Les provinces et les entreprises canadiennes qui empruntent sur les marchés financiers profitent momentanément de la crise financière de la zone euro.

Les investisseurs se ruent vers les produits qui représentent un havre pour leurs capitaux. Au premier rang figurent les bons du Trésor américain, le produit financier le plus liquide au monde.

IIs deviennent de plus en plus recherchés, et forcément plus chers. Ceux qui viennent à échéance en 2020 offraient un rendement de 3,96%, le 5 avril dernier. Hier, on se les disputait à 3,24% seulement. Bref, l'investisseur renonce à une portion de rendement, car dans l'insécurité ambiante, c'est avant tout la sauvegarde de ses avoirs qui le préoccupe.

Les obligations canadiennes sont aussi prisées, compte tenu de la bonne santé relative de nos finances publiques et de la solide réputation de maîtrise des cibles budgétaires acquise au cours des années 90. Le 22 avril, une obligation venant à échéance en 2019 offrait un rendement de 3,73%. Hier, c'était ramené à 3,35%. Le 20 avril, on se le rappelle, la Banque du Canada avait créé une certaine commotion en renonçant à son engagement conditionnel de maintenir son taux cible de financement à un jour à hauteur de 0,25% jusqu'au 30 juin. Les parieurs ont vite misé sur une hausse de taux dès le 1er juin, ce qui a poussé les taux obligataires. Hier, ils n'accordaient plus qu'une chance sur deux à l'entrée en jeu des autorités monétaires dès juin.

En contrepartie de la sécurité des obligations fédérales, les investisseurs exigent une prime accrue pour acheter de la dette émise par les provinces et les sociétés.

Toujours le 22 avril, une obligation du Québec qui vient à échéance en 2019 se négociait à 4,52%, soit un écart de 80 centièmes par rapport à une canadienne de même échéance. Hier, l'écart avait atteint 94 points. Comme le rendement de la fédérale est tombé à 3,35%, la québécoise se négociait à 4,29%.

Selon Paul-André Pinsonnault, économiste principal à la Banque Nationale, on ne peut attribuer l'élargissement des écarts entre les obligations canadiennes et provinciales seulement à la crise dans la zone euro. «Ils ont commencé à s'élargir dès le début de l'année compte tenu des besoins d'emprunts. Si les provinces réussissent à respecter leurs budgets, alors les investisseurs seront bien rémunérés.»
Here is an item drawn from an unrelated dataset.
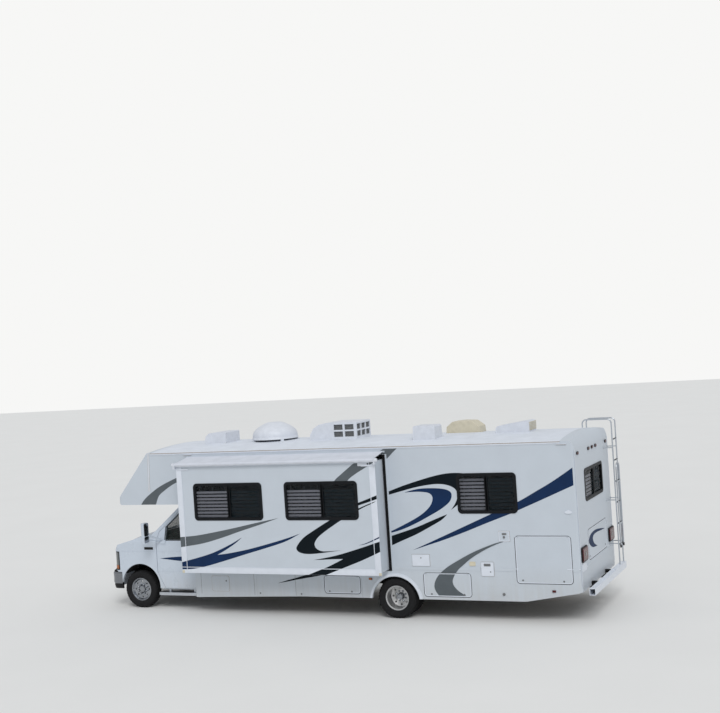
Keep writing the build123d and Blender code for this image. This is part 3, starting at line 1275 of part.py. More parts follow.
with BuildPart() as entry_door:
    door_x = (ENTRY_X[0] + GAP, ENTRY_X[1] - GAP)
    door_z = (ENTRY_Z[0] + GAP, ENTRY_Z[1] - GAP)
    block(door_x, (INNER_HALF, HOUSE_HALF), door_z)
    with BuildPart(mode=Mode.PRIVATE) as edge:
        block((door_x[0] - 1, entry_pin[0]), (entry_pin[1], HOUSE_HALF + 1), door_z)
        rod((*entry_pin, door_z[0] - 1), (*entry_pin, door_z[1] + 1), HINGE_INSET, Mode.SUBTRACT)
    add(edge.part, mode=Mode.SUBTRACT)
    for z in ((door_z[0] - 5, door_z[0] + 24), (door_z[1] - 24, door_z[1] + 5)):
        rod((*entry_pin, z[0]), (*entry_pin, z[1]), HINGE_PIN + RUNNING_FIT, Mode.SUBTRACT)
finish(entry_door, "entry_door")

# Roof equipment

with BuildPart() as air_conditioner:
    with BuildSketch(side_view(0)):
        Polygon(*AC_SIDE, align=None)
    extrude(amount=AC_HALF, both=True)
    fillet(air_conditioner.edges().filter_by(Axis.Z).group_by(Axis.X)[-1], 30)
    ac_top = ROOF_TOP + AC_HEIGHT
    ac_inner = AC_HALF - AC_SHELL
    cavity_x = (AC_X[1] - 485, AC_X[1] - AC_SHELL)
    cavity_z = (ROOF_TOP + AC_SHELL, ac_top - AC_SHELL)
    block(cavity_x, (-ac_inner, ac_inner), cavity_z, Mode.SUBTRACT)
    rows = ((ROOF_TOP + 40, ac_top - 170), (ac_top - 140, ac_top - 40))
    for x in ((AC_X[1] - 460, AC_X[1] - 275), (AC_X[1] - 235, AC_X[1] - 50)):
        for z in rows:
            block(x, (-AC_HALF - 5, AC_HALF + 5), z, Mode.SUBTRACT)
    for n in range(3):
        y = -AC_HALF + 50 + n * 210
        for z in rows:
            block((AC_X[1] - 70, AC_X[1] + 30), (y, y + 180), z, Mode.SUBTRACT)
    coil_half = AC_HALF - 60
    block((AC_X[1] - 420, AC_X[1] - 330), (-coil_half, coil_half), (ROOF_TOP + 20, ac_top - 50))
    add(roof.part, mode=Mode.SUBTRACT)
finish(air_conditioner, "air_conditioner")

with BuildPart() as satellite_dome:
    for inset in (0, 8):
        with BuildSketch(side_view(0)):
            with BuildLine():
                middle = DOME_CENTRE[0]
                edge = middle + DOME_RADIUS - inset
                top = DOME_RIM + DOME_HEIGHT - inset
                low = DOME_RIM - inset
                Polyline((middle, top), (middle, low), (edge + 22, low), (edge + 8, low + 45))
                across, rise = edge + 8 - middle, top - low - 45
                curve = [
                    (middle + across * cos(radians(a)), low + 45 + rise * sin(radians(a)))
                    for a in (0, 30, 60, 90)
                ]
                Spline(*curve, tangents=((0, 1), (-1, 0)))
            make_face()
        dome_axis = Axis((middle, DOME_CENTRE[1], 0), (0, 0, 1))
        revolve(axis=dome_axis, mode=Mode.SUBTRACT if inset else Mode.ADD)
    with Locations((*DOME_CENTRE, (ROOF_EDGE + DOME_RIM + 10) / 2)):
        with PolarLocations(DOME_RADIUS - 10, 4, start_angle=45):
            Box(60, 60, DOME_RIM + 10 - ROOF_EDGE)
    add(roof.part, mode=Mode.SUBTRACT)
finish(satellite_dome, "satellite_dome")

with BuildPart() as vent_covers:
    for y0, y1, outline in COVERS:
        with BuildSketch(side_view(y1)):
            Polygon(*((x, ROOF_TOP + z) for x, z in outline), align=None)
        extrude(amount=y1 - y0)
    add(roof.part, mode=Mode.SUBTRACT)
finish(vent_covers, "vent_covers")

# Ladder, rear bumper beam, lamps, awning

with BuildPart() as ladder:
    for y in LADDER_Y:
        with BuildLine() as ladder_path:
            FilletPolyline(
                (LADDER_X, y, BEAM_Z[1]),
                (LADDER_X, y, LADDER_TOP),
                (HOUSE_REAR - 360, y, LADDER_TOP),
                (HOUSE_REAR - 360, y, ROOF_EDGE + 25),
                radius=75,
            )
        with BuildSketch(Plane(origin=ladder_path.line @ 0, z_dir=ladder_path.line % 0)):
            Circle(LADDER_TUBE / 2)
        sweep()
        for z in LADDER_FEET:
            rod((HOUSE_REAR, y, z), (LADDER_X, y, z), 9)
    for z in LADDER_RUNGS:
        block((LADDER_X - 8, LADDER_X + 8), LADDER_Y, (z - 6, z + 6))
    add(roof.part, mode=Mode.SUBTRACT)
    fold_y = (LADDER_Y[0] + 35, LADDER_Y[1] - 35)
    with BuildLine() as fold_path:
        FilletPolyline(
            (FOLD_X, fold_y[0], 930),
            (FOLD_X, fold_y[0], 2430),
            (FOLD_X, fold_y[1], 2430),
            (FOLD_X, fold_y[1], 930),
            radius=90,
        )
    with BuildSketch(Plane(origin=fold_path.line @ 0, z_dir=fold_path.line % 0)):
        Circle(LADDER_TUBE / 2)
    sweep()
    for z in LADDER_RUNGS[1::2][:2]:
        block((FOLD_X - 8, FOLD_X + 8), fold_y, (z - 6, z + 6))
        link_y = (fold_y[0] + fold_y[1]) / 2
        block((LADDER_X + 8, FOLD_X - 8), (link_y - 6, link_y + 6), (z - 4, z + 4))
finish(ladder, "ladder")

with BuildPart() as rear_bumper:
    block(BEAM_X, (-BEAM_HALF, BEAM_HALF), BEAM_Z)
    hollow = (BEAM_X[0] + BEAM_WALL, BEAM_X[1] - BEAM_WALL)
    hollow_z = (BEAM_Z[0] + BEAM_WALL, BEAM_Z[1] - BEAM_WALL)
    block(hollow, (-BEAM_HALF - 5, BEAM_HALF + 5), hollow_z, Mode.SUBTRACT)
    for y in (-430, 430):
        block((BEAM_X[0], BEAM_X[1]), (y - 25, y + 25), (BEAM_Z[1], BEAM_Z[1] + 12))
finish(rear_bumper, "rear_bumper")

with BuildPart() as lamps:
    for side in (LEFT, RIGHT):
        block((HOUSE_REAR, HOUSE_REAR + 22), sides(side, 850, 1200), (1030, 1250))
        for x, z in ((WHEELBASE - 465, 706), (HOUSE_REAR - 482, 547)):
            block((x - 30, x + 30), sides(side, HOUSE_HALF, HOUSE_HALF + 14), (z - 18, z + 18))
    for y in REAR_LIGHTS:
        block((HOUSE_REAR, HOUSE_REAR + 14), (y - 50, y + 50), REAR_LIGHT_Z)
    slope = Vector(-1, 0, SLOPE).normalized()
    for y in (-1000, -262, 0, 262, 1000):
        spot = Vector(BROW[0] + SLOPE * (FRONT_LIGHT_Z - BROW[1]), y, FRONT_LIGHT_Z)
        rod(spot, spot + slope * 16, 28)
finish(lamps, "lamps")

with BuildPart() as awning:
    awning_y = HOUSE_HALF + AWNING_RADIUS
    rod((AWNING_X[0], awning_y, AWNING_Z), (AWNING_X[1], awning_y, AWNING_Z), AWNING_RADIUS)
    block(AWNING_X, (HOUSE_HALF, HOUSE_HALF + 25), (AWNING_Z, AWNING_Z + 80))
    for x in (AWNING_X[0] + 60, AWNING_X[1] - 60):
        block((x - 22, x + 22), (HOUSE_HALF, HOUSE_HALF + 35), (1010, AWNING_Z))
finish(awning, "awning")
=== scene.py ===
from math import cos, pi, radians, sin, sqrt

import bmesh
import bpy
from mathutils import Matrix, Vector


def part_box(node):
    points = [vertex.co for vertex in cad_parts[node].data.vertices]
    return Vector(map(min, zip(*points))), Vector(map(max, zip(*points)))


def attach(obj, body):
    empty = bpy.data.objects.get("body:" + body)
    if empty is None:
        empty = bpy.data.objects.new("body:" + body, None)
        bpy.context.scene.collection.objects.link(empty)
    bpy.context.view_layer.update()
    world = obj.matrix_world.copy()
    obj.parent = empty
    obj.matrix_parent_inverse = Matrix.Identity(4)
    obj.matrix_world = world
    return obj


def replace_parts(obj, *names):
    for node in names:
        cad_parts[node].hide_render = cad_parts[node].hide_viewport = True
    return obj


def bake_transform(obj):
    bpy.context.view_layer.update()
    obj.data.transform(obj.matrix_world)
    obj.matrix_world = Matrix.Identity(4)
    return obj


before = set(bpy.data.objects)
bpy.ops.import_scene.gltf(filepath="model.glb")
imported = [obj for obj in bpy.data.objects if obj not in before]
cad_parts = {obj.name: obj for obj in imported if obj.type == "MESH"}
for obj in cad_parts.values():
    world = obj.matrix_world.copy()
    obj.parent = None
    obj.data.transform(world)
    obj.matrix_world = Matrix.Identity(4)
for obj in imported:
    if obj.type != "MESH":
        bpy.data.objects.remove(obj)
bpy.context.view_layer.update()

# Places, in metres: X from the front axle to the rear, Y from the middle to
# the passenger's side, Z up from the ground

wheel_low, wheel_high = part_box("front_left_wheel")
roof_low, roof_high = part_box("roof")
slide_low, slide_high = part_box("slide_room")
AXLE_X = (wheel_low.x + wheel_high.x) / 2
MIDDLE_Y = (roof_low.y + roof_high.y) / 2
HUB_Z = (wheel_low.z + wheel_high.z) / 2
HOUSE_HALF = (roof_high.y - roof_low.y) / 2
HOUSE_REAR = 8.89
ROOF_EDGE = 3.055
ROOF_TOP = roof_high.z
SLIDE_FACE = MIDDLE_Y - slide_low.y
SLIDE_LOW_X = slide_low.x - AXLE_X
SLIDE_HIGH_X = slide_high.x - AXLE_X
SLIDE_LOW_Z = slide_low.z
SLIDE_HIGH_Z = slide_high.z
SLIDE_WALL_TOP = SLIDE_HIGH_Z - 0.036
CAB_HALF = 1.007
CAB_BELT = 1.3
CAB_LEAN = 0.1765
WHEELBASE = 5.537
FRONT_X = -0.612
FRONT_LOW = 0.76
FRONT_LEAN = 0.0944
CAP_LOW_X = -0.156
CAP_LOW_Z = 2.230
CAP_RUN = 0.746
CAP_RISE = 0.912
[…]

Les banques canadiennes, dont la note de crédit est meilleure que celle de certains pays de la zone euro, tirent aussi partie de la situation. Le 19 avril, elles devaient consentir un taux de 4,64% pour des obligations de cinq à 10 ans d'échéance. Mardi, c'était quelques centièmes de moins.

Au point où les Banques Royale et TD ont abaissé hier de 11 centièmes les taux de leurs prêts hypothécaires pour un terme de cinq ans. Il s'établit désormais à 5,99% pour le taux affiché et à 4,59% pour celui dit de la meilleure offre.

Les besoins d'emprunt des provinces sont évalués à 78,2 milliards cette année. Cette somme inclut de nouvelles émissions pour financer les déficits en cours et le renouvellement d'obligations venant à échéance, selon la compilation de Jean-François Godin, vice-président à la recherche, marchés des revenus fixes chez Valeurs mobilières Desjardins. C'est grosso modo 1,5 milliard par semaine.

À ses yeux, les conditions présentes du marché sont gagnantes pour les investisseurs et les provinces émettrices. Les premiers sont heureux que les écarts s'élargissent, les secondes que le rendement consenti soit moins élevé qu'il y a quelques semaines.

Ainsi la semaine dernière, le Québec a facilement vendu une tranche de 500 millions d'obligations venant à échéance en 2041. Le rendement est de 4,925%, un écart de 97 centièmes sur une obligation fédérale de 2037. Le 26 avril, elle avait aussi vendu une tranche semblable. L'écart consenti était seulement de 90 centièmes, mais le taux s'élevait à 4,969%.

«L'émission a fait un carton», conclut M.Godin.